Reviewing his initial description here, Tesla Autopilot maps , it appears he described this and ( just had not put 2+2 together ;) -- I don't see your point about trust-o-meter (trust %?) but I could see it being used as a resiliency test ... for example, when my AP1 car read the IL-rt-83 sign as 83 MPH but the spline F15 data said cars were only driving between 40-50 then it could guess the speed limit reading sign software goofed up!
(F15) List with local speeds along the spline. This looks to be describing speed observed on the road with greater granularity. List does not refer to the specific points along the spline, so I assumed it should be spread along the whole spline in equal distances (it looks reasonable when visualized on the map). Each entry contains two fields, first looks to be speed, second might be an observed acceleration.
 
I promised to provide some kind of viewer for map tiles, so here is a very basic tool.
First, and most importantly: Please DO NOT take the visualizations and information provided by this tool too seriously. I figured out the meaning of most of the data using "common sense", just by looking at the data in some context. I might be mistaken with some stuff. <snip>
(F7) Single byte Boolean flag, unknown meaning.
<snip> Viewer have a list of “Highlight” modes that can visualize many of those fields (especially flags) with colors on the map.

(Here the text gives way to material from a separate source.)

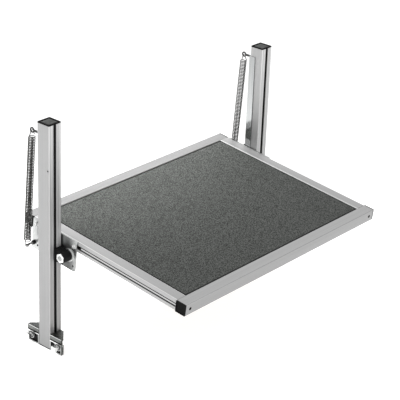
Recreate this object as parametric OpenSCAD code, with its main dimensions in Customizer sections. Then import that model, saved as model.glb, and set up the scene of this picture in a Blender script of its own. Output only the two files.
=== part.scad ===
// Height-adjustable footrest for a workbench. A framed platform climbs between
// two slotted posts and holds itself at any height by canting: a shoe on each
// side presses on the front of its post and a pad above it on the rear.
// Two long springs carry most of the platform's weight.
// Millimetres. X runs across, Y from front to rear and Z up. The origin lies
// midway between the posts, on the plane of their feet.

/* [Posts] */
// Height of a post over its two end caps
post_h = 600; // [560:5:700]
// Side of the square post section
post_side = 40; // [38:1:44]
// Corner radius of the post section
post_corner = 2.5; // [1:0.5:4]
// Width of a post slot's mouth
post_slot = 8.2; // [7.8:0.1:8.6]
// Width of the bevels at a post slot's mouth
post_bevel = 1.4; // [0.4:0.1:1.6]
// Thickness of the lips beside a post slot
post_lip = 4.5; // [4:0.25:5]
// Distance from a slot's centre to the shallow flute on either side of it
flute_out = 12.5; // [11:0.25:13.5]
// Depth of those flutes
flute_sink = 0.5; // [0.3:0.05:0.8]
// Thickness of a post's end cap
post_cap = 3; // [2:0.5:5]
// Width of the raised rim round an end cap
cap_rim = 3; // [2:0.5:5]

/* [Wear strips] */
// Thickness of the bent wear strip
strip_t = 2; // [1.5:0.25:3]
// Width of the leg on the post's inner face
strip_side = 17; // [12:1:20]
// Width of the leg on the post's rear face
strip_back = 32; // [30:1:35]
// Distance from the post's top to the strip's top
strip_top = 29; // [26:1:34]
// Height of the strip's lower end
strip_foot = 62; // [56:1:80]
// Distance from the post's top to the stop hole in its outer face
stop_down = 117; // [80:1:160]
// Distance from the post's front face to that hole
stop_in = 4; // [3.5:0.25:7]
// Radius of the stop hole
stop_hole_r = 1.7; // [1.2:0.1:2]

/* [Foot brackets] */
// Length of the wall that lies on the bench leg
bracket_l = 40; // [38:1:46]
// Width of the wall that lies on the post
bracket_w = 36; // [34:0.5:38]
// Height of a bracket
bracket_h = 44; // [40:1:48]
// Wall thickness of a bracket
bracket_t = 5; // [4:0.5:6]
// Thickness of a bracket's two webs
bracket_web = 4; // [3:0.5:5]
// Distance from the post to the outer screw
bracket_hole = 27; // [26:0.5:28]
// Radius of the bracket screws
bracket_screw_r = 4; // [3:0.5:4]
// Depth of the recesses in a bracket's outer face
bracket_recess = 2.4; // [1:0.2:2.8]
// Space between a bracket and its outer slot nut
bench_grip = 10; // [5:1:12]

/* [Platform frame] */
// Width of the frame
frame_w = 730; // [600:5:900]
// Depth of the frame
frame_d = 535; // [480:5:620]
// Side of the square rail section
rail = 30; // [29:0.5:32]
// Corner radius of the rail section
rail_corner = 1.5; // [1:0.25:2.5]
// Width of a rail slot's mouth
rail_slot = 8.2; // [7.8:0.1:8.6]
// Width of the bevels at a rail slot's mouth
rail_bevel = 0.6; // [0.3:0.1:1]
// Thickness of the lips beside a rail slot
rail_lip = 2; // [1.5:0.25:2.5]
// Thickness of the caps on the rail ends
rail_cap = 3; // [2:0.25:3.5]
// Width of the rib of a cover strip, which shows in the slot's mouth
cover_rib = 5.8; // [4.5:0.1:6.4]
// Radius of the key hole in the front of a rail
key_hole_r = 3.5; // [3:0.25:4]
// Slope of the platform, rear edge up
cant = 6; // [3:0.5:8]
// Height of the rear pads' axis above the feet
grip_h = 297; // [285:1:330]

/* [Standing surface] */
// Thickness of the board's rebated edge, which lies in the frame's slots
board_edge = 8; // [6:0.5:8]
// How far the rebated edge enters a slot
board_in = 7; // [5:0.5:7.5]
// Gap between the mat and the frame
mat_gap = 1.5; // [0.5:0.25:3]
// How far the mat lies below the frame's top
mat_sink = 1; // [0.5:0.25:2]
// Thickness of the mat
mat_t = 3; // [2:0.5:5]

/* [Side plates] */
// Thickness of a side plate
plate_t = 4; // [3:0.5:6]
// Height of a side plate
plate_h = 85; // [80:1:95]
// Corner radius of a side plate
plate_corner = 4; // [2:0.5:8]
// Play between a side plate and the wear strip
plate_play = 1; // [0.5:0.25:2]
// From the shoe's bolt to the plate's front edge
plate_nose = 25; // [22:0.5:30]
// From the pad's bolt to the plate's rear edge
plate_tail = 50; // [44:0.5:60]
// Radius of the two spare holes in a plate
spare_hole_r = 2.5; // [1.5:0.25:3]

/* [Shoes and pads] */
// Length of a front shoe along its bolt
shoe_len = 22; // [16:0.5:24]
// From the shoe's flat face to its bolt
shoe_reach = 20.7; // [19:0.1:22]
// Radius of the shoe's round nose
shoe_r = 14; // [12:0.5:16]
// Height of the shoe's face above its bolt
shoe_up = 19; // [16:0.5:22]
// Height of the shoe's face below its bolt
shoe_down = 16; // [14:0.5:18]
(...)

You may or may not find this useful but in this tile there was a railroad track that went over the road and it caused my AP1 X to brake only 1 of X times last May. I looked at the tile hoping to see radar or some info but all all I saw was a strange couple splines. F7 was Yes in one and No in the next. It was also at the exit point of Glacier National Park in the state of Montana. Looks like the speed limit changed from 55mph to 70 mph.